* TASK TO CARRY OUT: All lines in which the word "True" occurs are to be extracted.

-- start SOURCE DATA --

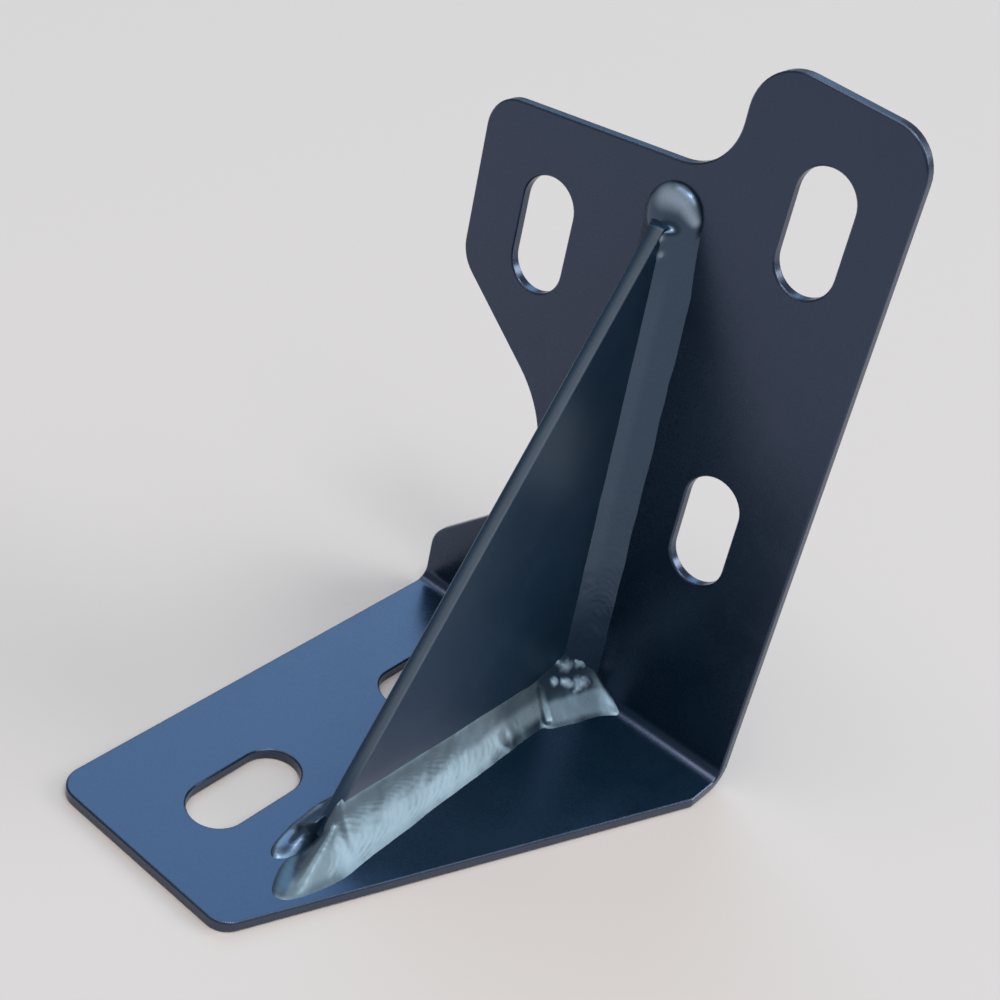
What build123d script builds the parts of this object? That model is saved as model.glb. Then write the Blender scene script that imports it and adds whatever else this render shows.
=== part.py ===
from build123d import *
import os
from math import cos, radians, sin, tan

os.makedirs("parts", exist_ok=True)

# Welded gusset bracket: a sheet folded once into a wall leg and a base leg,
# with an upright triangular gusset welded into the angle.
# Units are mm. X runs along the fold, Y from the base's free end towards
# the wall, Z up. The origin is below the middle of the bounding box.

# Folded sheet
sheet = 2.5
bend_inside = 3.0
width = 95.0
depth = 112.0
right_x = width / 2
ear_x = -width / 2
base_left_x = right_x - 88.5
wall_back_y = depth / 2
inner_y = wall_back_y - sheet
base_end_y = -depth / 2

# Wall leg: heights are above the floor
right_top_z = 152.8
horn_top_z = 155.2
horn_x = right_x - 37.3
notch_z = 130.3
ear_top_z = 124.8
ear_bottom_z = 86.9
waist_x = right_x - 51.6
waist_z = 50.0
shoulder_z = 15.8
outer_corner_r = 9.0
horn_r = 10.0
notch_r = 12.0
ear_r = 8.0
waist_r = 26.5

# Base leg: its right side tapers towards the free end
taper_start_y = inner_y - 9.8
tip_x = right_x - 39.6
base_corner_r = 5.5
taper_r = 2.0
edge_break = 0.3

# Slots: width, then length over the round ends
slot_width = 13.0
wall_slot_length = 26.0
base_slot_length = 27.0
slot_ear = (right_x - 75.8, 100.5)
slot_horn = (right_x - 17.3, 127.6)
slot_low = (right_x - 20.9, 57.4)
base_slot_x = right_x - 63.3
base_slot_y = -0.3
base_slot_pitch = 56.0

# Gusset: stands a little off square, as welded
gusset_thickness = 3.0
gusset_lean = 1.5
foot_x = right_x - 41.5
gusset_height = 115.3
gusset_top_land = 6.5
gusset_length = 81.3
gusset_toe_land = 2.5
sink = 0.6

# Weld beads: legs on the sheet, then on the gusset. The right base bead
# was laid from the root outwards, and widens as it goes.
wall_legs = (5.4, 5.4)
root_legs = (5.6, 7.8)
toe_legs = (8.0, 8.0)
back_legs = (5.2, 5.2)
wall_crown = 0.4
base_crown = -0.3

# Weld metal pooled in the bend: a ball whose middle is below the corner
pool_r = 21.0
pool_back = 3.0
pool_drop = 10.3

# Domes that close the runs: radius on the sheet, then height
top_end = (6.5, 5.5)
toe_end = (7.0, 5.6)
toe_tail = (6.0, 4.0)
back_end = (5.4, 4.4)
toe_end_xy = (right_x - 43.0, inner_y - 84.0)
toe_tail_xy = (right_x - 40.2, inner_y - 90.6)
toe_tail_legs = (6.8, 3.4)
back_end_xy = (right_x - 46.2, inner_y - 82.5)
top_end_rise = 1.2

# Rough stock left beyond the outline, and the slack when edges are picked
stock = 5.0
slack = 0.01

lean = radians(gusset_lean)
back_foot_x = foot_x - gusset_thickness / cos(lean)
mid_x = (foot_x + back_foot_x) / 2


def corner_of(sketch, x, y):
    """The sketch vertex nearest to a point of its own plane."""
    return sketch.vertices().sort_by(lambda v: (v.X - x) ** 2 + (v.Y - y) ** 2)[0]


# The sheet's section: two legs joined by the bend
with BuildPart() as bent_plate:
    with BuildSketch(Plane.YZ) as section:
        with BuildLine():
            Polyline(
                (base_end_y, 0),
                (wall_back_y, 0),
                (wall_back_y, horn_top_z + stock),
                (inner_y, horn_top_z + stock),
                (inner_y, sheet),
                (base_end_y, sheet),
                close=True,
            )
        make_face()
        fillet(corner_of(section, wall_back_y, 0), bend_inside + sheet)
        fillet(corner_of(section, inner_y, sheet), bend_inside)
    extrude(amount=width / 2, both=True)

    # Outline seen along Y: the wall leg with its ear, horn and waist
    with BuildSketch(Plane.XZ) as front:
        with BuildLine():
            Polyline(
                (base_left_x, 0),
                (right_x, 0),
                (right_x, right_top_z),
                (horn_x, horn_top_z),
                (horn_x, notch_z),
                (ear_x, ear_top_z),
                (ear_x, ear_bottom_z),
                (waist_x, waist_z),
                (base_left_x, shoulder_z),
                close=True,
            )
        make_face()
        fillet(corner_of(front, right_x, right_top_z), outer_corner_r)
        fillet(corner_of(front, horn_x, horn_top_z), horn_r)
        fillet(corner_of(front, horn_x, notch_z), notch_r)
        fillet(corner_of(front, ear_x, ear_top_z), ear_r)
        fillet(corner_of(front, ear_x, ear_bottom_z), outer_corner_r)
        fillet(corner_of(front, waist_x, waist_z), waist_r)
        fillet(corner_of(front, base_left_x, shoulder_z), ear_r)
    extrude(amount=depth, both=True, mode=Mode.INTERSECT)

    # Outline seen from above: the tapered base leg
    with BuildSketch() as plan:
        with BuildLine():
            Polyline(
                (ear_x, wall_back_y),
                (right_x, wall_back_y),
                (right_x, taper_start_y),
                (tip_x, base_end_y),
                (base_left_x, base_end_y),
                (base_left_x, inner_y - bend_inside),
                (ear_x, inner_y - bend_inside),
                close=True,
            )
        make_face()
        fillet(corner_of(plan, right_x, taper_start_y), taper_r)
        fillet(corner_of(plan, tip_x, base_end_y), base_corner_r)
        fillet(corner_of(plan, base_left_x, base_end_y), base_corner_r)
    extrude(amount=2 * horn_top_z, mode=Mode.INTERSECT)

    # Slots in the wall leg stand upright, those in the base run along Y
    with BuildSketch(Plane.XZ.offset(-inner_y)):
        with Locations(slot_ear, slot_horn, slot_low):
            SlotOverall(wall_slot_length, slot_width, rotation=90)
    extrude(amount=-2 * sheet, mode=Mode.SUBTRACT)
    with BuildSketch():
        with Locations((base_slot_x, base_slot_y)):
            with GridLocations(1, base_slot_pitch, 1, 2):
                SlotOverall(base_slot_length, slot_width, rotation=90)
    extrude(amount=2 * sheet, mode=Mode.SUBTRACT)

    # Sheared edges are broken all round; the bend's own seams are not edges
    seams = bent_plate.edges().filter_by(Axis.X)
    seams = seams.filter_by_position(Axis.Y, base_end_y + sheet, depth)
    across = bent_plate.edges().filter_by(lambda e: abs(e.length - sheet) < slack)
    chamfer(bent_plate.edges() - seams - across, edge_break)
bent_plate.part.label = "bent_plate"

# The gusset's face plane: Y to the right, up along the lean
gusset_plane = Plane(
    origin=(foot_x, inner_y, sheet),
    x_dir=(0, 1, 0),
    z_dir=(cos(lean), 0, sin(lean)),
)
with BuildPart() as gusset:
    with BuildSketch(gusset_plane):
        with BuildLine():
            Polyline(
                (0, -sink),
                (0, gusset_height),
                (-gusset_top_land, gusset_height),
                (-gusset_length, gusset_toe_land),
                (-gusset_length, -sink),
                close=True,
            )
        make_face()
    extrude(amount=-gusset_thickness)
    chamfer(gusset.edges().sort_by(SortBy.LENGTH)[-2:], edge_break)
    add(bent_plate.part, mode=Mode.SUBTRACT)
gusset.part.label = "gusset"


# A run up the wall leans with the gusset; its root starts at the base
lean_up = (-sin(lean), 0, cos(lean))
wall_run_length = gusset_height / cos(lean)
top_end_z = sheet + gusset_height + top_end_rise
top_mid_x = mid_x - gusset_height * tan(lean)


def bead_section(plane, root, floor, side, legs, crown):
    """A weld section whose root is a corner of the plane.

    The legs run along the sheet towards side, and along the gusset. The face
    bulges by the crown, or is hollow where the crown is less than nothing.
    """
    leg_side, leg_down = legs
    toe = root + side * leg_side
    mid = root + side * (leg_side / 2 + crown)
    with BuildSketch(plane) as bead:
        with BuildLine():
            Polyline(
                (root, floor - leg_down),
                (root - side * sink, floor - leg_down),
                (root - side * sink, floor + sink),
                (toe, floor + sink),
                (toe, floor),
            )
            ThreePointArc(
                (toe, floor),
                (mid, floor - leg_down / 2 - crown),
                (root, floor - leg_down),
            )
        make_face()
    return bead.sketch


def dome_ball(dome):
    """Ball radius and how far its middle is below the sheet, for a dome."""
    radius, height = dome
    ball = (radius**2 + height**2) / (2 * height)
    return ball, ball - height


def corner_pool(root, side):
    """The weld metal where the two runs meet in the bend, on one side."""
    with BuildPart() as pool:
        with Locations((root - side * pool_back, inner_y + pool_back, sheet - pool_drop)):
            Sphere(pool_r)
        split(bisect_by=Plane.XY.offset(sheet))
        split(bisect_by=Plane(origin=(0, inner_y, 0), z_dir=(0, -1, 0)))
        split(bisect_by=Plane(origin=(root - side * sink, 0, 0), z_dir=(side, 0, 0)))
    return pool.part


def base_dome(dome, centre):
    """A dome of weld metal on the base."""
    ball, drop = dome_ball(dome)
    with BuildPart() as mound:
        with Locations((*centre, sheet - drop)):
            Sphere(ball)
        split(bisect_by=Plane.XY.offset(sheet))
    return mound.part


def base_plane(y):
    """A plane across the base, X to the right and its own Y downwards."""
    return Plane(origin=(0, y, 0), x_dir=(1, 0, 0), z_dir=(0, 1, 0))


# Base runs, one each side of the gusset; the right one ends round the toe
root_plane = base_plane(inner_y)
toe_plane = base_plane(inner_y - gusset_length)
tail_plane = base_plane(toe_tail_xy[1])
run_start = bead_section(root_plane, foot_x, -sheet, 1, root_legs, base_crown)
run_end = bead_section(toe_plane, foot_x, -sheet, 1, toe_legs, base_crown)
tail_end = bead_section(tail_plane, foot_x, -sheet, 1, toe_tail_legs, base_crown)
left_run = bead_section(root_plane, back_foot_x, -sheet, -1, back_legs, base_crown)

with BuildPart() as base_weld_right:
    loft([run_start, run_end], ruled=True)
    loft([run_end, tail_end], ruled=True)
    add(corner_pool(foot_x, 1))
    add(base_dome(toe_end, toe_end_xy))
    add(base_dome(toe_tail, toe_tail_xy))
    add([bent_plate.part, gusset.part], mode=Mode.SUBTRACT)
base_weld_right.part.label = "base_weld_right"

with BuildPart() as base_weld_left:
    extrude(left_run, amount=back_end_xy[1] - inner_y)
    add(corner_pool(back_foot_x, -1))
    add(base_dome(back_end, back_end_xy))
    add([bent_plate.part, gusset.part, base_weld_right.part], mode=Mode.SUBTRACT)
base_weld_left.part.label = "base_weld_left"

# Wall runs, up both sides of the gusset and round its top end
top_ball_r, top_ball_drop = dome_ball(top_end)
top_ball_y = inner_y + top_ball_drop

rise_plane = Plane.XY.offset(sheet)
right_rise = bead_section(rise_plane, foot_x, inner_y, 1, wall_legs, wall_crown)
left_rise = bead_section(rise_plane, back_foot_x, inner_y, -1, wall_legs, wall_crown)

with BuildPart() as wall_weld_right:
    extrude(right_rise, amount=wall_run_length, dir=lean_up)
    with Locations(Location((top_mid_x, top_ball_y, top_end_z))):
        Sphere(top_ball_r)
    split(bisect_by=Plane(origin=(0, inner_y, 0), z_dir=(0, -1, 0)))
    add(
        [bent_plate.part, gusset.part, base_weld_right.part, base_weld_left.part],
        mode=Mode.SUBTRACT,
    )
wall_weld_right.part.label = "wall_weld_right"

with BuildPart() as wall_weld_left:
    extrude(left_rise, amount=wall_run_length, dir=lean_up)
    add(
        [bent_plate.part, gusset.part, base_weld_left.part, wall_weld_right.part],
        mode=Mode.SUBTRACT,
    )
wall_weld_left.part.label = "wall_weld_left"

welds = (base_weld_right, base_weld_left, wall_weld_right, wall_weld_left)
for node in (bent_plate, gusset, *welds):
    export_step(node.part, "parts/" + node.part.label + ".step")
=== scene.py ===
# A welded gusset bracket: a folded sheet and a gusset under dark dip paint, with hand-laid beads.
# X runs along the fold, Y towards the wall and Z up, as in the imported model. Blender's scene is in
# metres. The weld metal is worked out in millimetres and scaled by MM at the end.
import bpy
import math
import numpy as np
from mathutils import Matrix, Vector, noise


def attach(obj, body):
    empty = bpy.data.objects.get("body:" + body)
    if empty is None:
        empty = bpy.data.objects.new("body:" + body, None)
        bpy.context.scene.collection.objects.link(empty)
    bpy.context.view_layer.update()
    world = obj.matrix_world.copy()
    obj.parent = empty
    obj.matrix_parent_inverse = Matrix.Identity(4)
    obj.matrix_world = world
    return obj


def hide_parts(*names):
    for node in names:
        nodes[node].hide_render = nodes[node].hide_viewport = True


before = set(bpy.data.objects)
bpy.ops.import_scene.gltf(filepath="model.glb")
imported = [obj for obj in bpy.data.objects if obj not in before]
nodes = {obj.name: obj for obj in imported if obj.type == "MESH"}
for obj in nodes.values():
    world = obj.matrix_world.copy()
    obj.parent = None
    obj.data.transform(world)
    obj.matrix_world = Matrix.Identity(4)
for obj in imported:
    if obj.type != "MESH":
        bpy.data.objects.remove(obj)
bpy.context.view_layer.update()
MM = 0.001

# ---------------------------------------------------------------- camera
# Fitted to the bracket's slots and straight edges
CAMERA_PLACE = (0.15169, -0.21268, 0.25260)
CAMERA_RIGHT = (0.747941, 0.639542, 0.177682)
CAMERA_UP = (-0.482614, 0.340190, 0.807065)
CAMERA_BACK = (0.455706, -0.689389, 0.563094)

cam_data = bpy.data.cameras.new("camera")
cam_data.sensor_width = 36.0
cam_data.lens = 61.134
cam_data.clip_start = 0.02
cam_data.clip_end = 40.0
camera = bpy.data.objects.new("camera", cam_data)
bpy.context.scene.collection.objects.link(camera)
turn = Matrix((CAMERA_RIGHT, CAMERA_UP, CAMERA_BACK)).transposed().to_4x4()
camera.matrix_world = Matrix.Translation(CAMERA_PLACE) @ turn
bpy.context.scene.camera = camera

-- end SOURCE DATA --

* RESPONSE TO THIS TASK:
os.makedirs("parts", exist_ok=True)
                close=True,
    extrude(amount=width / 2, both=True)
                close=True,
    extrude(amount=depth, both=True, mode=Mode.INTERSECT)
                close=True,
                close=True,
    loft([run_start, run_end], ruled=True)
    loft([run_end, tail_end], ruled=True)
        nodes[node].hide_render = nodes[node].hide_viewport = True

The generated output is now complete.